The other modes are Deathmatch, Conquest, and Domination. Conquest is a mode where two teams battle it out and try to destroy eachother’s HQ in a set time limit. Deathmatch is obviously the mode where the only objective is to kill the other player, and Domination is much like Territories or equivalent modes; where you fight over controls of certain regions. All the modes are very enjoyable and it plays very similar to the single-player, though the fact that your playing against others really makes it a bit more challenging. Though some players will get frustrated and leave; luckily the drop in system allows anyone to drop into an ongoing match without any disturbance.
For the most part you’ll probably be spending most of your time playing online as that is really the only mode that is worth playing.
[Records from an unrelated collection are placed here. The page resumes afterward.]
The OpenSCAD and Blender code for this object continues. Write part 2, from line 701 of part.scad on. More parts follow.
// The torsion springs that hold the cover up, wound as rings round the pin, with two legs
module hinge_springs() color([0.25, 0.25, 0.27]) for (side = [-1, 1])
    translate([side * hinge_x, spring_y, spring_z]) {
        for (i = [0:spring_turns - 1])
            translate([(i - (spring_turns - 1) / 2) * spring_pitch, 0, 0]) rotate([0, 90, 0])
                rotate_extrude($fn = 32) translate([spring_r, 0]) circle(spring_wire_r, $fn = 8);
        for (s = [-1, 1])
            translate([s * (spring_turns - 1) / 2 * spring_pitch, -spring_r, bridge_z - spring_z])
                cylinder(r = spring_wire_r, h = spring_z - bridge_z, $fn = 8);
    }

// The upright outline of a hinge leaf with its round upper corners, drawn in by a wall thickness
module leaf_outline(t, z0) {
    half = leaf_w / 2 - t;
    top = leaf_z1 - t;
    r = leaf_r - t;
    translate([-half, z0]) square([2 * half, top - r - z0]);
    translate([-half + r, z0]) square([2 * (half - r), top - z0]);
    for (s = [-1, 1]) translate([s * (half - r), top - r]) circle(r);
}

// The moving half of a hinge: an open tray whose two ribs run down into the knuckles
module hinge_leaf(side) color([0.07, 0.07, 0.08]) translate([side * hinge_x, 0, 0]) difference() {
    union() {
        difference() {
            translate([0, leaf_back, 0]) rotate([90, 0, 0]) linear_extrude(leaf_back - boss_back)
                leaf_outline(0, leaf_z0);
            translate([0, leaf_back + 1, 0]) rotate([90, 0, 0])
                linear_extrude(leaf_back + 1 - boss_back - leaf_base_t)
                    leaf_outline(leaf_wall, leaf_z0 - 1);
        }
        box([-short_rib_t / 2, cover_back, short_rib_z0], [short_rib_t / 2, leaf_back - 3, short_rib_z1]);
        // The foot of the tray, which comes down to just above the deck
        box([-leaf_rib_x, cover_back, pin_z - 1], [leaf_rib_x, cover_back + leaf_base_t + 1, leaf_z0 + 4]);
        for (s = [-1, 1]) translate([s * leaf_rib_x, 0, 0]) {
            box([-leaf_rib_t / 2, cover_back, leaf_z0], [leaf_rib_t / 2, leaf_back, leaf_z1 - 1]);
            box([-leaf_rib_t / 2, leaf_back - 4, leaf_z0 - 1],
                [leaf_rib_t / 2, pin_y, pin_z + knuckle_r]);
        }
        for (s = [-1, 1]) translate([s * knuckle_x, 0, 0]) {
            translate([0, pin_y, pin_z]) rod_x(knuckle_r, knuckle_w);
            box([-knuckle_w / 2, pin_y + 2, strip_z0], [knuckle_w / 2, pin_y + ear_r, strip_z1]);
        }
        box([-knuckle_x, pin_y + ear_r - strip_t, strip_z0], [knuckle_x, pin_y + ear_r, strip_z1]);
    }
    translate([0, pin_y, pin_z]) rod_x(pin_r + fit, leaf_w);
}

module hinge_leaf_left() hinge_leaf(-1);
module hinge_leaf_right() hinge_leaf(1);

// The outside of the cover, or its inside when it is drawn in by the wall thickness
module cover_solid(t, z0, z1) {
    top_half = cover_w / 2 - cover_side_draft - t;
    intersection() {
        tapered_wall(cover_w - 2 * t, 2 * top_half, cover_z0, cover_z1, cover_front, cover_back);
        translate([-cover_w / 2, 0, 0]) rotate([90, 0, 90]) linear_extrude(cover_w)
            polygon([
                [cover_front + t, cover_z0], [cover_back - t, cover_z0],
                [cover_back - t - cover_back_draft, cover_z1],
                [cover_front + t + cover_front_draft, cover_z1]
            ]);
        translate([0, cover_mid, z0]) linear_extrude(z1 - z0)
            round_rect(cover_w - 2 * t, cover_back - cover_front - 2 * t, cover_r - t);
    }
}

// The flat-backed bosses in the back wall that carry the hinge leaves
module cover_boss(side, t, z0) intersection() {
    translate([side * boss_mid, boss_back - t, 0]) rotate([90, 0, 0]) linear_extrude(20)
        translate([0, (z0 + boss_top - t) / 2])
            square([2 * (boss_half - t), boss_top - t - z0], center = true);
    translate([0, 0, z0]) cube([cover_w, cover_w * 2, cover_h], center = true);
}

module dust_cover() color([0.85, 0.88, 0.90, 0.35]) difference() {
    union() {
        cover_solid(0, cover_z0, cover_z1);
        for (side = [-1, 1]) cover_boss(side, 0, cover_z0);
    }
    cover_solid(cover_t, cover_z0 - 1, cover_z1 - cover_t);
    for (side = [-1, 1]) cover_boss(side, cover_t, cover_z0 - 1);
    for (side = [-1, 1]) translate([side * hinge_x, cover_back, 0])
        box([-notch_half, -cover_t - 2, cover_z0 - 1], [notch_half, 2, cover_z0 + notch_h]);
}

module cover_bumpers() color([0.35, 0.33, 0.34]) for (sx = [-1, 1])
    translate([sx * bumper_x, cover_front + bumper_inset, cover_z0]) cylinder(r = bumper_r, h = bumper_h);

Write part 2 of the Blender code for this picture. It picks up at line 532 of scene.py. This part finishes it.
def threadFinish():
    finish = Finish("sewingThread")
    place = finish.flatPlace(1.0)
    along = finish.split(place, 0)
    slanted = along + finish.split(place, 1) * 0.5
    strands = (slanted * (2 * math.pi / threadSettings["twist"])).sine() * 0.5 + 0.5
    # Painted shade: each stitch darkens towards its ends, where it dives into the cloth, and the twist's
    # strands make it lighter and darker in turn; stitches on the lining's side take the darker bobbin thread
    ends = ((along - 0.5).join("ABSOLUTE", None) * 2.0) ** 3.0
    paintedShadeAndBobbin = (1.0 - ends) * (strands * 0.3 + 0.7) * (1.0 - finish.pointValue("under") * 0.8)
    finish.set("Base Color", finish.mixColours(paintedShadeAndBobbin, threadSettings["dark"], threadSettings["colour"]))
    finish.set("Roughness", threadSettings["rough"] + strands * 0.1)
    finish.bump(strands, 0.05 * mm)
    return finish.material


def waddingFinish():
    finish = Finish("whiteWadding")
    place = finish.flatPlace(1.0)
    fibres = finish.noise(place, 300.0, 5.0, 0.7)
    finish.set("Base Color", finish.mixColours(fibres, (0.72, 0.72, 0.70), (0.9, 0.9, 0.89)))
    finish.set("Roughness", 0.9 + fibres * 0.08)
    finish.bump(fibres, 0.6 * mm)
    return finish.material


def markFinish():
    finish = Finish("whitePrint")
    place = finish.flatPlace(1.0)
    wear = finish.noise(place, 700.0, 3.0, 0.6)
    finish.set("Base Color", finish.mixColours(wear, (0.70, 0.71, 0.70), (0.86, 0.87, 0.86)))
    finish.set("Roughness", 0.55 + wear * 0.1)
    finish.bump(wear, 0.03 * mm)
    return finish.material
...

Now I think the strongest spot in this game are really the graphics. I didn’t expect a whole lot from an Ace Combat game when it came down to the graphical specs, but I have to say I am quite impressed with how they turned out. All the vehicles and crafts are detailed well and once you get up in the air you can really appreciate how the aerial view looks. From up high, everything looks as it should be. Mountain ranges, cities, lakes, rivers, forests; it’s all there and looks absolutely stunning from high above the ground. When you do move in closer though you can see that there really isn’t much detail, but your not really meant to be flying that low, and the objects that are detailed on the ground are usually the things you encounter during a scripted Dog Fight.
In no way is Ace Combat: Assault Horizon a bad game. It’s fun and can be quite enjoyable at times, however being a fan of the old games, I feel like this is just a huge let down. If your someone who is new to the series then I suppose this is a title more geared towards you, as the change in direction feels more like a change towards a casual audience when it all came down to the gameplay. The story is decent at best and the graphics is easily the most impressive aspect of the game; but it’s nothing that would warrant a buy. Old fans of the series may want to hold off on this title, as the Ace Combat game you’ve long thought for is not here yet.